BWW Review: BLACK TEETH AND A BRILLIANT SMILE, The Ambassador Bradford
Andrea Dunbar was a young, defiant writing talent and an outspoken working-class Northern voice.
The youngest playwright to have a play performed at London's Royal Court, the autobiographical elements of the three plays she wrote in her short lifetime - The Arbor, Rita, Sue and Bob Too and Shirley - were a window into her own experiences growing up on Bradford's severely deprived Buttershaw estate.
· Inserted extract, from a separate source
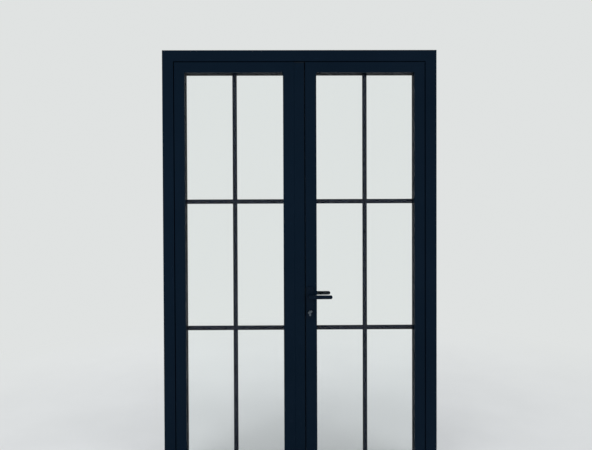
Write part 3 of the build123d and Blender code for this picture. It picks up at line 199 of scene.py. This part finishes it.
class Finish:
    """One node material, with short calls for the nodes that the finishes share."""

    def __init__(self, name):
        self.material = bpy.data.materials.new(name)
        self.material.use_nodes = True
        self.tree = self.material.node_tree
        self.shader = self.tree.nodes["Principled BSDF"]
        self.place = self.node("ShaderNodeTexCoord").outputs["Object"]

    def node(self, kind, **settings):
        made = self.tree.nodes.new(kind)
        for key, value in settings.items():
            setattr(made, key, value)
        return made

    def join(self, output, socket):
        self.tree.links.new(output, socket)

    def set(self, name, output):
        self.join(output, self.shader.inputs[name])

    def constants(self, **values):
        for key, value in values.items():
            self.shader.inputs[key.replace("_", " ")].default_value = value

    def stretched(self, scale):
        """Object coordinates, scaled differently along each axis."""
        mapping = self.node("ShaderNodeMapping")
        mapping.inputs["Scale"].default_value = scale
        self.join(self.place, mapping.inputs["Vector"])
        return mapping.outputs["Vector"]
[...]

Adapted by Freedom Studios from Adelle Stripe's critically acclaimed novel of the same name, Black Teeth and a Brilliant Smile is a fictionalised account of Dunbar's brief but turbulent life. Adapted by screenwriter Lisa Holdsworth and directed by Kash Arshad, the play is performed by an entirely female cast who take on the many characters - some real, some fictionalised - that populated Dunbar's world.
The play's opening performances are taking place in the upstairs bar of Bradford's Ambassador pub, a venue which seems fitting given much of Dunbar's final years were spent at her own local, the Beacon. The audience gathers on chairs and bar stools around the small stage, itself set with a small collection of stools, a bar and a real jukebox which provides much of the play's 80s-led soundtrack.
Dunbar is played by both Emily Spowage and Lucy Hird, who embody the playwright in her latter and younger years respectively, and are supported by Laura Lindsay, Claire Marie and Balvinder Sopal in a host of other roles.
Spowage opens the play as Dunbar in her final years - frazzled, tired, likely depressed, but not without the fierceness and humour that characterised her plays. When Hird and Marie enter as a teenage Dunbar and her best friend Eileen, they are instantly recognisable as the bolshy teenage girls that anyone who has grown up in Britain will have seen a thousand times.
What stands out about these performances is how strikingly fully realised they are. They are full of light and shade, and Spowager in particular outstandingly emotes Dunbar's struggles towards the end of her life with such realism that at times it felt almost uncomfortable to be witnessing something so personal. This is also a testament to the three writers who shaped this piece; Holdsworth, Stripe and of course Dunbar herself.
The play moves through Dunbar's life via a series of vignette-like scenes that are framed by and interspersed with scenes featuring the older version of Dunbar. It touches on her miscarriage and the subsequent writing of her first play at just 15, her friendships, relationships, struggles with fame and alienation from her community. It is fast-paced and tightly executed, despite the small space the company have to work with, and never feels hard to follow.
Sound designer Karen Lauke's well-chosen soundtrack and Hannah Sibai's design gives the play a distinctly 80s feel, and neatly integrated ambient sound is surprisingly effective at creating a sense of life and location outside the pub set.
It is worth noting that the play has received criticism from members of Dunbar's family. However, Freedom Studios make it clear that Black Teeth and a Brilliant Smile is a fictionalised version of events, one that has been "manipulated, restructured and embellished".
If we can separate the play from the realities of Andrea Dunbar's life, audiences will find a deeply human celebration of a young, female, regional, working-class voice who was important not in spite of, but because of, the life she led and the place she came from.
Looking around before the play began, I was struck by how much more diverse the audience was in comparison to most of the plays I have seen in traditional theatre settings. This production succeeds not only because it is brilliantly performed and full of life, but because it speaks to a tradition of storytelling in community spaces that is particularly strong in regional theatre, and champions vibrant marginalised voices with the candidness that epitomised Dunbar's own work.